We are all different relative to our context.  We behave as fools in front of infants, saints in our churches, cheering fools at our ball games, and hope to be courageous in the face of danger.  Do not dismiss this as hypocrisy, but this is appropriate for humans for we are not one dimensional.  Can I assume that Driscoll makes an attempt to not use profanity in front of his children?

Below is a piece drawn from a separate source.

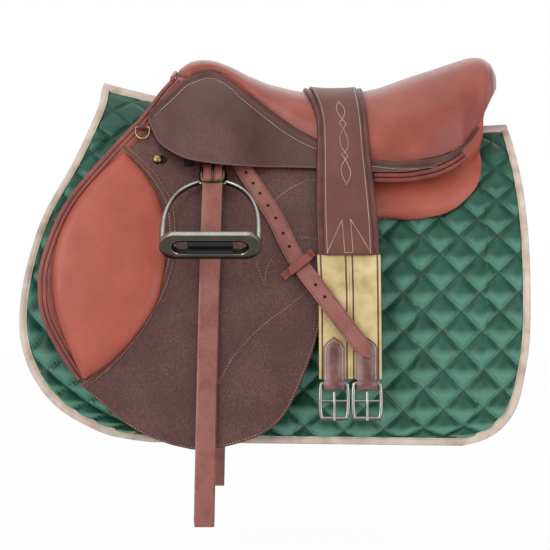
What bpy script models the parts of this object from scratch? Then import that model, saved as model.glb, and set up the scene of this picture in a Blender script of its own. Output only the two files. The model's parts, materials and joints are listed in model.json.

Concerning the article, it’s well written and am grateful it’s in the Times.  If this were my first time hearing of Driscoll, I’d be interested in learning more about him.  Some things are a little over-stated though.  It creates (unintentionally, I presume) this paradigm between seeker sensitive churches and churches like Mars Hill.  Sentences like these “They are not ‘the next big thing’ but a protest movement, defying an evangelical mainstream that, they believe, has gone soft on sin and has watered down the Gospel into a glorified self-help program.” imply that it’s one or the other.  Was this written by a modernist?  Is this meant to say if you are not part of Driscoll’s protest movement, you are soft on sin?  Again, probably not intentional but that’s what I am reading.

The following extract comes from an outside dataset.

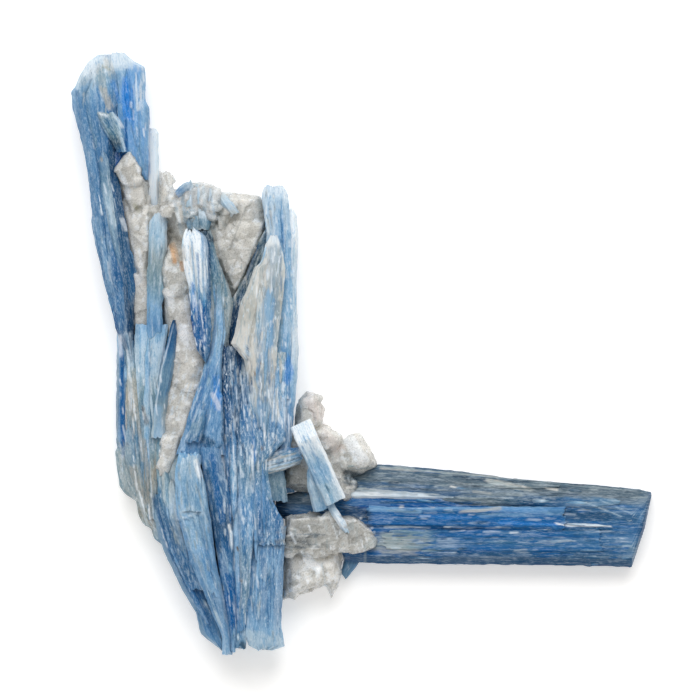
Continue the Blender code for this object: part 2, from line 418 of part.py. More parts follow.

I encourage you to read the piece; I found this paragraph to be interesting is this paragraph.  Try to read through, the last line is brilliant:

“Mars Hill — with its conservative social teachings embedded in guitar solos and drum riffs, its megachurch presence in the heart of bohemian skepticism — thrives on paradox. Critics on the left and right alike predict that this delicate balance of opposites cannot last. Some are skeptical of a church so bent on staying perpetually “hip”: members have only recently begun to marry and have children, but surely those children will grow up, grow too cool for their cool church and rebel. Others say that Driscoll’s ego and taste for controversy will be Mars Hill’s Achilles’ heel. Lately he has made a concerted effort to tone down his language, and he insists that he has delegated much authority, but the heart of his message has not changed. Driscoll is still the one who gazes down upon Mars Hill’s seven congregations most Sundays, his sermons broadcast from the main campus to jumbo-size projection screens around the city. At one suburban campus that I visited, a huge yellow cross dominated center stage — until the projection screen unfurled and Driscoll’s face blocked the cross from view. Driscoll’s New Calvinism underscores a curious fact: the doctrine of total human depravity has always had a funny way of emboldening, rather than humbling, its adherents.”

While, I know I need to be careful of that too, the line made me laugh.